§ **WHAT YOU SHOULD DO**:
Output only the lines from the one holding "Write the JSON" to the end of the data below, please, copied exactly.

================

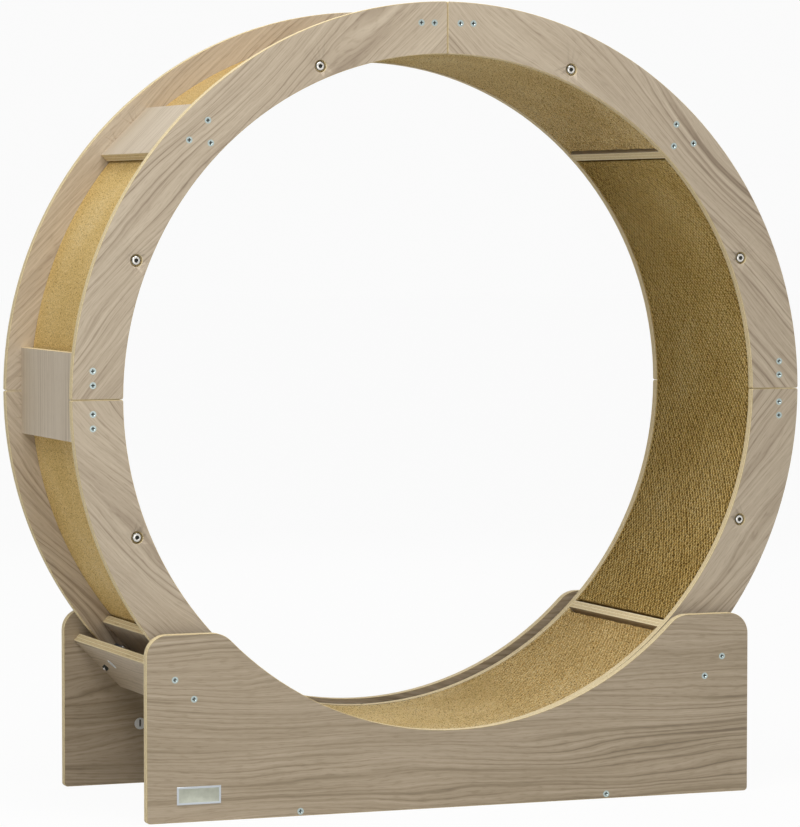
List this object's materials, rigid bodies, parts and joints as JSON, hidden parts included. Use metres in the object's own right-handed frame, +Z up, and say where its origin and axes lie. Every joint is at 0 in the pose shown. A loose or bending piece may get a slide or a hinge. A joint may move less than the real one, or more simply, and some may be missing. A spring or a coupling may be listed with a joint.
{
  "type": "cat exercise wheel",
  "caption": "Free-standing plywood running wheel for a cat: two oak-faced rings joined by slats and curved card pads, carried on rollers between two side panels.",
  "frame": {"origin": "the middle of the footprint, on the floor under the wheel's axis", "axes": "+Z up, the wheel turns about Y, and -Y is the front, where the bare metal plate is"},
  "size_m": [1.02, 0.3774, 1.048],
  "materials": {
    "ring_laminate_plywood": "matt printed oak laminate on both faces of birch plywood, light bare ply edges",
    "slat_laminate_plywood": "matt printed oak laminate on both faces of birch plywood, light bare ply edges",
    "base_laminate_plywood": "matt printed oak laminate on both faces of birch plywood, light bare ply edges",
    "corrugated_card": "cut edges of stacked corrugated strips, matt",
    "zinc_screw_steel": "bright zinc plate",
    "nickel_bolt_steel": "polished nickel plate",
    "zinc_turned_steel": "turned and zinc plated",
    "bearing_steel": "ground steel",
    "roller_rubber": "matt moulded rubber",
    "guide_nylon": "turned nylon",
    "plate_aluminium": "satin pressed plate with a bevelled border",
    "disc_paper": "gloss white paper label"
  },
  "bodies": {
    "base": {"assembly_discs": "disc_paper", "axle_bolts": "nickel_bolt_steel", "axle_inserts": "zinc_turned_steel", "axle_spacers": "zinc_turned_steel", "back_side_panel": "base_laminate_plywood", "base_screws": "zinc_screw_steel", "bearing_inner_races": "bearing_steel", "floor_board": "base_laminate_plywood", "front_side_panel": "base_laminate_plywood", "guide_bolts": "nickel_bolt_steel", "guide_bushes": "zinc_turned_steel", "guide_nuts": "zinc_turned_steel", "left_cross_panel": "base_laminate_plywood", "name_plate": "plate_aluminium", "right_cross_panel": "base_laminate_plywood"},
    "wheel": {"back_ring_lower_left": "ring_laminate_plywood", "back_ring_lower_right": "ring_laminate_plywood", "back_ring_upper_left": "ring_laminate_plywood", "back_ring_upper_right": "ring_laminate_plywood", "cover_slat_lower_left": "slat_laminate_plywood", "cover_slat_lower_right": "slat_laminate_plywood", "cover_slat_upper_left": "slat_laminate_plywood", "cover_slat_upper_right": "slat_laminate_plywood", "divider_lower_left": "slat_laminate_plywood", "divider_lower_right": "slat_laminate_plywood", "divider_upper_left": "slat_laminate_plywood", "divider_upper_right": "slat_laminate_plywood", "front_ring_lower_left": "ring_laminate_plywood", "front_ring_lower_right": "ring_laminate_plywood", "front_ring_upper_left": "ring_laminate_plywood", "front_ring_upper_right": "ring_laminate_plywood", "joint_slat_bottom": "slat_laminate_plywood", "joint_slat_left": "slat_laminate_plywood", "joint_slat_right": "slat_laminate_plywood", "joint_slat_top": "slat_laminate_plywood", "scratch_pad_bottom": "corrugated_card", "scratch_pad_left": "corrugated_card", "scratch_pad_right": "corrugated_card", "scratch_pad_top": "corrugated_card", "slat_screws": "zinc_screw_steel", "tie_bolts": "nickel_bolt_steel", "tie_tubes": "zinc_turned_steel"},
    "carrying_roller_front_left": {"bearing_balls_front_left": "bearing_steel", "bearing_shell_front_left": "bearing_steel", "roller_tyre_front_left": "roller_rubber"},
    "carrying_roller_front_right": {"bearing_balls_front_right": "bearing_steel", "bearing_shell_front_right": "bearing_steel", "roller_tyre_front_right": "roller_rubber"},
    "carrying_roller_back_left": {"bearing_balls_back_left": "bearing_steel", "bearing_shell_back_left": "bearing_steel", "roller_tyre_back_left": "roller_rubber"},
    "carrying_roller_back_right": {"bearing_balls_back_right": "bearing_steel", "bearing_shell_back_right": "bearing_steel", "roller_tyre_back_right": "roller_rubber"},
    "side_guide_front_left": {"guide_roller_front_left": "guide_nylon"},
    "side_guide_front_right": {"guide_roller_front_right": "guide_nylon"},
    "side_guide_back_left": {"guide_roller_back_left": "guide_nylon"},
    "side_guide_back_right": {"guide_roller_back_right": "guide_nylon"}
  },
  "joints": [
    {"name": "wheel_turn", "type": "hinge", "parent": "base", "child": "wheel", "pos_m": [0, 0, 0.538], "axis": [0, 1, 0], "continuous": true},
    {"name": "carrying_roller_turn_front_left", "type": "hinge", "parent": "base", "child": "carrying_roller_front_left", "pos_m": [-0.26265, -0.1525, 0.08308], "axis": [0, 1, 0], "continuous": true},
    {"name": "carrying_roller_turn_front_right", "type": "hinge", "parent": "base", "child": "carrying_roller_front_right", "pos_m": [0.26265, -0.1525, 0.08308], "axis": [0, 1, 0], "continuous": true},
    {"name": "carrying_roller_turn_back_left", "type": "hinge", "parent": "base", "child": "carrying_roller_back_left", "pos_m": [-0.26265, 0.1525, 0.08308], "axis": [0, 1, 0], "continuous": true},
    {"name": "carrying_roller_turn_back_right", "type": "hinge", "parent": "base", "child": "carrying_roller_back_right", "pos_m": [0.26265, 0.1525, 0.08308], "axis": [0, 1, 0], "continuous": true},
    {"name": "side_guide_turn_front_left", "type": "hinge", "parent": "base", "child": "side_guide_front_left", "pos_m": [-0.35638, -0.1333, 0.18445], "axis": [0.7071, 0, 0.7071], "continuous": true},
    {"name": "side_guide_turn_front_right", "type": "hinge", "parent": "base", "child": "side_guide_front_right", "pos_m": [0.35638, -0.1333, 0.18445], "axis": [-0.7071, 0, 0.7071], "continuous": true},
    {"name": "side_guide_turn_back_left", "type": "hinge", "parent": "base", "child": "side_guide_back_left", "pos_m": [-0.35638, 0.1333, 0.18445], "axis": [0.7071, 0, 0.7071], "continuous": true},
    {"name": "side_guide_turn_back_right", "type": "hinge", "parent": "base", "child": "side_guide_back_right", "pos_m": [0.35638, 0.1333, 0.18445], "axis": [-0.7071, 0, 0.7071], "continuous": true}
  ],
  "couplings": [
    {"joint": "carrying_roller_turn_front_left", "follows": "wheel_turn", "ratio": -34},
    {"joint": "carrying_roller_turn_front_right", "follows": "wheel_turn", "ratio": -34},
    {"joint": "carrying_roller_turn_back_left", "follows": "wheel_turn", "ratio": -34},
    {"joint": "carrying_roller_turn_back_right", "follows": "wheel_turn", "ratio": -34}
  ]
}
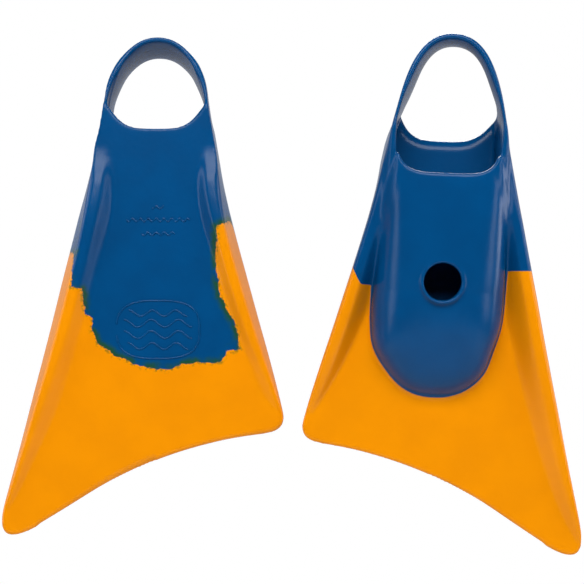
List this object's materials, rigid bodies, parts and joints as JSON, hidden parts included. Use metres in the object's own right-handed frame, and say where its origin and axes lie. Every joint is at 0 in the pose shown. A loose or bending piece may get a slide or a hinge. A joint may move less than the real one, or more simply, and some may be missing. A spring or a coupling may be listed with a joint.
{
  "type": "swim fins",
  "caption": "Pair of short asymmetric rubber swim fins with closed heel straps, drain-holed foot pockets and swept blades between raised rails.",
  "frame": {"origin": "middle of the right fin's sole at its rear edge, on the underside of the sole, where the wearer's heel sits", "axes": "+Z from the blades up to the heel straps, +X from the left fin to the right fin as seen from the front, +Y away from the front"},
  "size_m": [0.4603, 0.1198, 0.4163],
  "materials": {
    "blue_rubber": "semi-gloss moulded rubber, deep blue",
    "orange_rubber": "satin moulded rubber, yellow orange"
  },
  "bodies": {
    "right_fin": {"right_sole": "blue_rubber", "right_upper": "blue_rubber", "right_long_rail_rear": "blue_rubber", "right_short_rail_rear": "blue_rubber", "right_long_rail_middle": "orange_rubber", "right_short_rail_middle": "orange_rubber", "right_web": "orange_rubber"},
    "right_strap": {"right_heel_strap": "blue_rubber"},
    "right_blade": {"right_blade": "orange_rubber", "right_long_rail_tip": "orange_rubber", "right_short_rail_tip": "orange_rubber"},
    "left_fin": {"left_sole": "blue_rubber", "left_upper": "blue_rubber", "left_long_rail_rear": "blue_rubber", "left_short_rail_rear": "blue_rubber", "left_long_rail_middle": "orange_rubber", "left_short_rail_middle": "orange_rubber", "left_web": "orange_rubber"},
    "left_strap": {"left_heel_strap": "blue_rubber"},
    "left_blade": {"left_blade": "orange_rubber", "left_long_rail_tip": "orange_rubber", "left_short_rail_tip": "orange_rubber"}
  },
  "joints": [
    {"name": "right_strap_flex", "type": "hinge", "parent": "right_fin", "child": "right_strap", "pos_m": [-0.00025, -0.033, -0.006], "axis": [0.9992, 0, -0.041], "range_deg": [-20, 20], "stiffness_Nm_per_rad": 3},
    {"name": "right_blade_flex", "type": "hinge", "parent": "right_fin", "child": "right_blade", "pos_m": [-0.00849, -0.004, -0.20683], "axis": [0.9992, 0, -0.041], "range_deg": [-20, 20], "stiffness_Nm_per_rad": 10},
    {"name": "left_lift_off", "type": "slide", "parent": "right_fin", "child": "left_fin", "axis": [0, 0, 1], "range_m": [0, 0.2]},
    {"name": "left_strap_flex", "type": "hinge", "parent": "left_fin", "child": "left_strap", "pos_m": [-0.2274, 0.033, 0.0045], "axis": [-1, 0, 0], "range_deg": [-20, 20], "stiffness_Nm_per_rad": 3},
    {"name": "left_blade_flex", "type": "hinge", "parent": "left_fin", "child": "left_blade", "pos_m": [-0.2274, 0.004, -0.1965], "axis": [-1, 0, 0], "range_deg": [-20, 20], "stiffness_Nm_per_rad": 10}
  ]
}
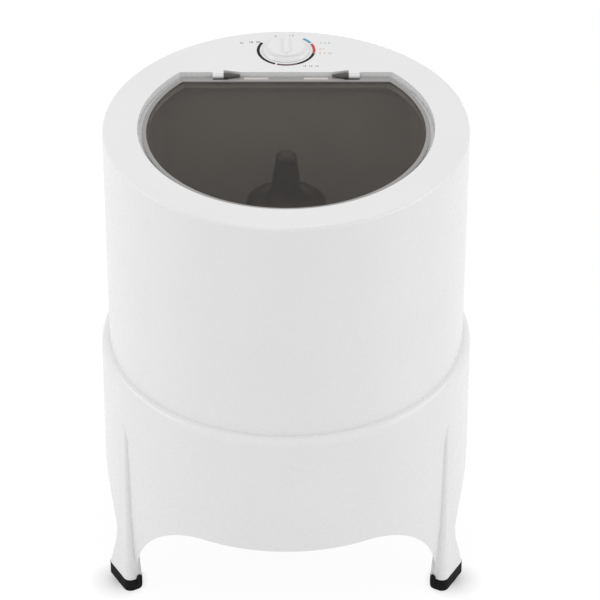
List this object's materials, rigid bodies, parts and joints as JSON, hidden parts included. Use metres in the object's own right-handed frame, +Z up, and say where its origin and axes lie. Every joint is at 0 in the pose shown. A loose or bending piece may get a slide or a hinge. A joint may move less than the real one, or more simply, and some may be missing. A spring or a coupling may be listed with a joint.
{
  "type": "top-loading washing machine",
  "caption": "Round semi-automatic top-loading washing machine on legs, with a hinged smoked lid, a timer knob, a tall agitator and a belt drive.",
  "frame": {"origin": "centre of the machine's footprint box, on the floor; the tub's axis is 8.25 mm in front of it", "axes": "+Z up, the front is towards -Y, the timer knob is towards +Y, +X to the right seen from the front"},
  "size_m": [0.52, 0.5364, 0.7007],
  "materials": {
    "white_plastic": "white polypropylene, satin gloss",
    "white_plastic_inner": "off-white moulding",
    "tub_plastic": "pale grey polypropylene, satin",
    "grey_plastic": "mid-grey moulding, satin",
    "pale_pad": "pale grey elastomer, smooth",
    "smoked_plastic": "smoked clear plastic, polished",
    "agitator_plastic": "dark moulding, satin",
    "agitator_plug_plastic": "dark grey moulding, satin",
    "hinge_plastic": "dark grey moulding",
    "fan_plastic": "black moulding",
    "black_rubber": "black rubber",
    "foot_rubber": "black rubber, matt",
    "zinc_steel": "zinc-plated steel",
    "shaft_steel": "ground stainless steel",
    "motor_steel": "varnished steel laminations",
    "bracket_steel": "galvanised steel sheet",
    "cast_aluminium": "as-cast aluminium",
    "bearing_bronze": "sintered bronze",
    "brass_spindle": "turned brass",
    "capacitor_can": "plain moulded can"
  },
  "bodies": {
    "casing": {"outer_cabinet": "white_plastic", "base_skirt": "white_plastic", "wash_tub": "tub_plastic", "tub_gasket": "black_rubber", "bottom_cover": "grey_plastic", "cabinet_screws": "zinc_steel", "tub_screws": "zinc_steel", "cover_screws": "zinc_steel", "timer_body": "white_plastic_inner", "timer_screws": "zinc_steel", "bearing_housing": "cast_aluminium", "housing_screws": "zinc_steel", "lower_bush": "bearing_bronze", "upper_bush": "bearing_bronze", "shaft_seal": "black_rubber", "drive_belt": "black_rubber", "motor_stator": "motor_steel", "motor_lower_bell": "cast_aluminium", "motor_upper_bell": "cast_aluminium", "motor_bracket": "bracket_steel", "motor_studs": "zinc_steel", "bracket_screws": "zinc_steel", "capacitor": "capacitor_can", "capacitor_clip": "bracket_steel", "drain_outlet": "grey_plastic", "drain_strainer": "shaft_steel", "cord_gland": "black_rubber", "foot_cap_front_left": "foot_rubber", "foot_cap_front_right": "foot_rubber", "foot_cap_rear": "foot_rubber"},
    "lid": {"lid_frame": "grey_plastic", "lid_panel": "smoked_plastic", "lid_pads": "pale_pad", "hinge_lug_left": "hinge_plastic", "hinge_lug_right": "hinge_plastic", "hinge_pin_left": "shaft_steel", "hinge_pin_right": "shaft_steel"},
    "knob": {"timer_knob": "white_plastic", "timer_shaft": "brass_spindle"},
    "washer": {"agitator": "agitator_plastic", "agitator_cap": "agitator_plastic", "agitator_plug": "agitator_plug_plastic", "agitator_bolt": "zinc_steel", "drive_shaft": "shaft_steel", "driven_pulley": "cast_aluminium", "pulley_nut": "zinc_steel"},
    "rotor": {"motor_rotor": "motor_steel", "motor_pulley": "cast_aluminium", "motor_fan": "fan_plastic"}
  },
  "joints": [
    {"name": "lid_hinge", "type": "hinge", "parent": "casing", "child": "lid", "pos_m": [0, 0.12715, 0.686], "axis": [-1, 0, 0], "range_deg": [0, 100]},
    {"name": "timer_turn", "type": "hinge", "parent": "casing", "child": "knob", "pos_m": [0, 0.18875, 0.695], "axis": [0, 0, -1], "range_deg": [0, 300]},
    {"name": "agitator_spin", "type": "hinge", "parent": "casing", "child": "washer", "pos_m": [0, -0.00825, 0.3], "axis": [0, 0, 1], "continuous": true},
    {"name": "motor_spin", "type": "hinge", "parent": "casing", "child": "rotor", "pos_m": [0, 0.13775, 0.28], "axis": [0, 0, 1], "continuous": true}
  ],
  "couplings": [
    {"joint": "motor_spin", "follows": "agitator_spin", "ratio": 5.6405}
  ]
}
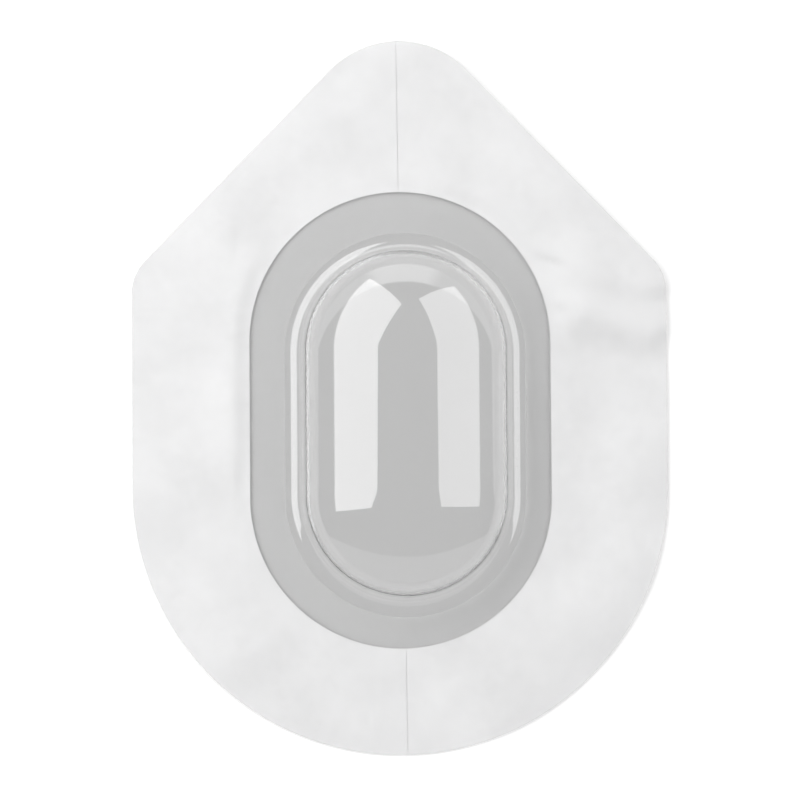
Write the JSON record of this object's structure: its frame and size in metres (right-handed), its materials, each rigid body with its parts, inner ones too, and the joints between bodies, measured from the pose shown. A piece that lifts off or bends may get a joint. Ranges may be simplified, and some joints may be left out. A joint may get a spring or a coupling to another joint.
{
  "type": "eye shield",
  "caption": "Clear long dome on a flat rim, held by a pointed, round-bottomed sheet of clear adhesive film with a peel-off paper liner; guards an eye after surgery.",
  "frame": {"origin": "middle of the sheet's length and width, on the plane that the rim and the liner lie on", "axes": "+Z away from the face, out of the top of the dome; +Y along the shield towards the sheet's pointed tip; +X to the right seen from the front with the tip up"},
  "size_m": [0.093, 0.1244, 0.016],
  "materials": {
    "clear_shell": "gloss",
    "clear_film": "gloss",
    "clear_glue": "satin",
    "release_paper": "satin"
  },
  "bodies": {
    "shield": {"eye_dome": "clear_shell", "dressing_film": "clear_film", "adhesive_coat": "clear_glue"},
    "left_liner": {"liner_left": "release_paper"},
    "right_liner": {"liner_right": "release_paper"}
  },
  "joints": [
    {"name": "left_liner_peel", "type": "slide", "parent": "shield", "child": "left_liner", "axis": [-1, 0, 0], "range_m": [0, 0.047]},
    {"name": "right_liner_peel", "type": "slide", "parent": "shield", "child": "right_liner", "axis": [1, 0, 0], "range_m": [0, 0.047]}
  ]
}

================

§ **OUTPUT FOR THIS TASK**:
Write the JSON record of this object's structure: its frame and size in metres (right-handed), its materials, each rigid body with its parts, inner ones too, and the joints between bodies, measured from the pose shown. A piece that lifts off or bends may get a joint. Ranges may be simplified, and some joints may be left out. A joint may get a spring or a coupling to another joint.
{
  "type": "eye shield",
  "caption": "Clear long dome on a flat rim, held by a pointed, round-bottomed sheet of clear adhesive film with a peel-off paper liner; guards an eye after surgery.",
  "frame": {"origin": "middle of the sheet's length and width, on the plane that the rim and the liner lie on", "axes": "+Z away from the face, out of the top of the dome; +Y along the shield towards the sheet's pointed tip; +X to the right seen from the front with the tip up"},
  "size_m": [0.093, 0.1244, 0.016],
  "materials": {
    "clear_shell": "gloss",
    "clear_film": "gloss",
    "clear_glue": "satin",
    "release_paper": "satin"
  },
  "bodies": {
    "shield": {"eye_dome": "clear_shell", "dressing_film": "clear_film", "adhesive_coat": "clear_glue"},
    "left_liner": {"liner_left": "release_paper"},
    "right_liner": {"liner_right": "release_paper"}
  },
  "joints": [
    {"name": "left_liner_peel", "type": "slide", "parent": "shield", "child": "left_liner", "axis": [-1, 0, 0], "range_m": [0, 0.047]},
    {"name": "right_liner_peel", "type": "slide", "parent": "shield", "child": "right_liner", "axis": [1, 0, 0], "range_m": [0, 0.047]}
  ]
}